Восемь лет Камиль Писсарро служил в отцовской конторе, продолжая исподволь заниматься рисованием. Случайное знакомство в порту, где он делал наброски, с датским художником Фрицем Мелби, снисходительное его одобрение подвигли молодого человека на решительный поступок: вместе с Мелби он совершает долгую (1852–1854) поездку по Венесуэле, занимаясь только живописью. Отец в конце концов согласился отпустить сына во Францию: пусть он станет художником. Условие — найти достойного учителя и усердно работать[64].
Писсарро с датским паспортом вернулся в Париж в 1855 году.
Джон Ревалд с удивительной исследовательской тонкостью открывает свою знаменитую «Историю импрессионизма»[65] именно этим событием — визитом двадцатипятилетнего Камиля Писсарро на Всемирную выставку 1855 года. Событие не просто символическое, но и в самом деле значительное: первое соприкосновение старшего из импрессионистов с грандиозной панорамой французского искусства.
На этой колоссальной выставке, где — возможно, впервые в истории — машины, станки, паровозы предстали экспонатами, успешно соперничавшими с искусством, Писсарро восхитился картинами Коро и решил стать его учеником. Этот выбор не был спровоцирован привходящими обстоятельствами. Хотя Камиль Коро имел официальное признание (золотая медаль выставки, одну из его картин купил Наполеон III), в число «государственных» мастеров, тем более академиков, он не вошел; однако Коро и не претендовал на «сокрушение основ».
Он славился добротой, охотно и серьезно давал советы, но брать учеников отказывался (попасть к нему в обучение удалось лишь Берте Моризо, что произошло, впрочем, много позже — в 1861 году). Приветливый прием и несколько общих рекомендаций — без сомнения, касательно важности валёров, мышления массами, ценности общего впечатления — это, видимо, все, что мог получить Писсарро в ателье Коро на улице Паради-Пуассоньер осенью 1855 года. Надо думать, и поразительная скромность маленькой мастерской известного и небедного художника стала примером для Писсарро, исповедовавшего близкую иерархию ценностей.

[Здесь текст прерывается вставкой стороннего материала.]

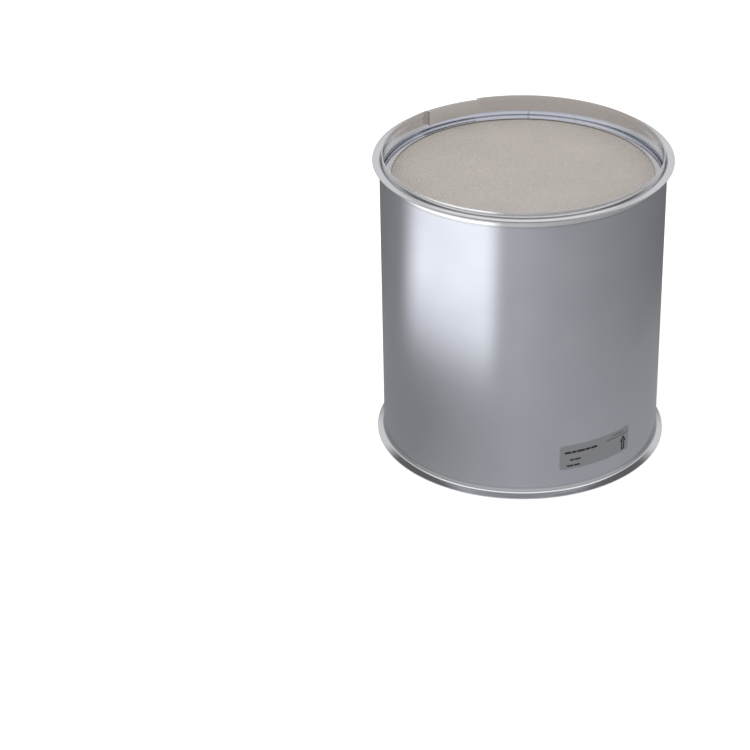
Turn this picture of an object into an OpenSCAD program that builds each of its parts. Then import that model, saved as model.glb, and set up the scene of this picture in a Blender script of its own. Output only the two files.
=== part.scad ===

Коро явился мастером, чьи колористические и пространственные искания служили поддержкой и камертоном для собственных пристрастий Писсарро. Нельзя не увидеть, например, в известном пейзаже Коро «Мельница в Сен-Никола-лез-Аррас» (1874, Париж, Музей Орсе) сочетание предвосхищающей Сезанна плотности геометрически четких плоскостей со «вздрагивающими» светлыми мазками, передающими трепет солнца на листве деревьев. Чем дальше двигался в обретении собственной манеры Писсарро, тем, по-видимому, ближе становился ему Коро.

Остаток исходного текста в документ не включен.